UNITED STATES DISTRICT COURT FOR THE DISTRICT OF SOUTH CAROLINA CHARLESTON DIVISION
Oct 3, 2016
Case No.: 2:05-cr-142-PMD (D.S.C. Oct. 3, 2016)

Opinion

Case No.: 2:05-cr-142-PMD

10-03-2016

Robert Lamont Lloyd, Petitioner, v. United States of America, Respondent.


ORDER

Robert Lamont Lloyd, a federal prisoner, moves to vacate, set aside, or correct his sentence under 28 U.S.C. § 2255 (ECF No. 45). Lloyd also asks to be released on bond pending this Court's disposition of his § 2255 motion (ECF No. 52). The United States ("Government") has filed a motion to stay proceedings (ECF No. 51). For the reasons stated herein, the Court denies the Government's motion and Lloyd's release request but nevertheless stays this matter.

BACKGROUND

In 2005, Lloyd pled guilty to possession of a firearm after a felony conviction and to possession with intent to distribute crack cocaine. See 18 U.S.C. § 922(g)(1); 21 U.S.C. § 841(a)(1). When Lloyd pled guilty, his criminal history included convictions in South Carolina state court for a strong-arm robbery, two second-degree burglaries, and possession with intent to distribute marijuana. At the sentencing later that year, this Court determined that those prior convictions triggered a mandatory fifteen-year minimum sentence on the gun charge under the Armed Career Criminal Act ("ACCA") and an increased recommended sentencing range on both charges under the United States Sentencing Guidelines.

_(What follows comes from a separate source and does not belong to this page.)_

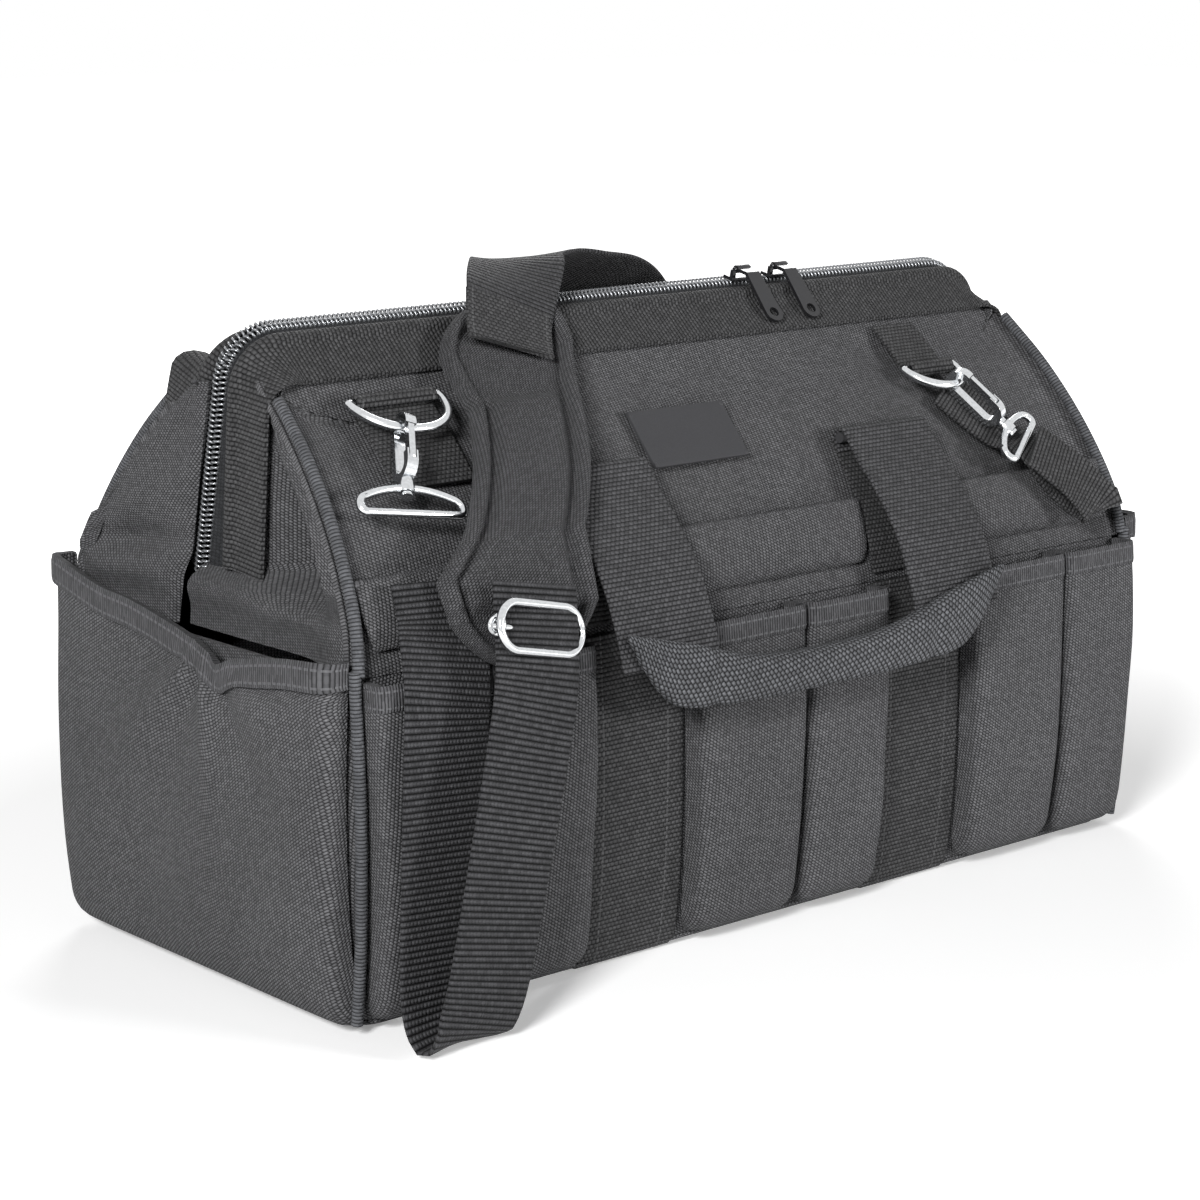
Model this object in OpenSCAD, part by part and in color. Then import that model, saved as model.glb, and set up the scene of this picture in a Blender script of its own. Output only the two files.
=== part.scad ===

Based on those determinations, the Court sentenced Lloyd to 188 months in prison on each count, to be served concurrently. Lloyd did not appeal.

Lloyd filed his § 2255 motion on April 26, 2016. After being ordered to file a response, the Government moved for a stay on July 12. On July 25, Lloyd filed a response in opposition to the Government's motion, in which he also asked to be released on bond. The Government filed a reply in support of its stay motion on August 2. Accordingly, these matters are now ripe for consideration.

DISCUSSION

Although the two motions under consideration do not directly involve the merits of Lloyd's § 2255 claims, an overview of them provides needed context. Under the ACCA, a defendant must be sentenced to at least fifteen years in prison if he has at least "three previous convictions . . . for a violent felony or a serious drug offense, or both, committed on occasions different from one another." 18 U.S.C. § 924(e)(1). Similarly, under the Sentencing Guidelines' career-offender provision, a defendant's recommended sentencing range may increase if

(1) the defendant was at least eighteen years old at the time the defendant committed the instant offense of conviction; (2) the instant offense of conviction is a felony that is either a crime of violence or a controlled substance offense; and (3) the defendant has at least two prior felony convictions of either a crime of violence or a controlled substance offense.
U.S.S.G. § 4B1.1(a). Lloyd contends he does not have enough qualifying prior felony convictions to trigger either enhancement. Specifically, he contends his robbery and burglary convictions are not "violent felonies" under the ACCA or "crimes of violence" under the Guidelines.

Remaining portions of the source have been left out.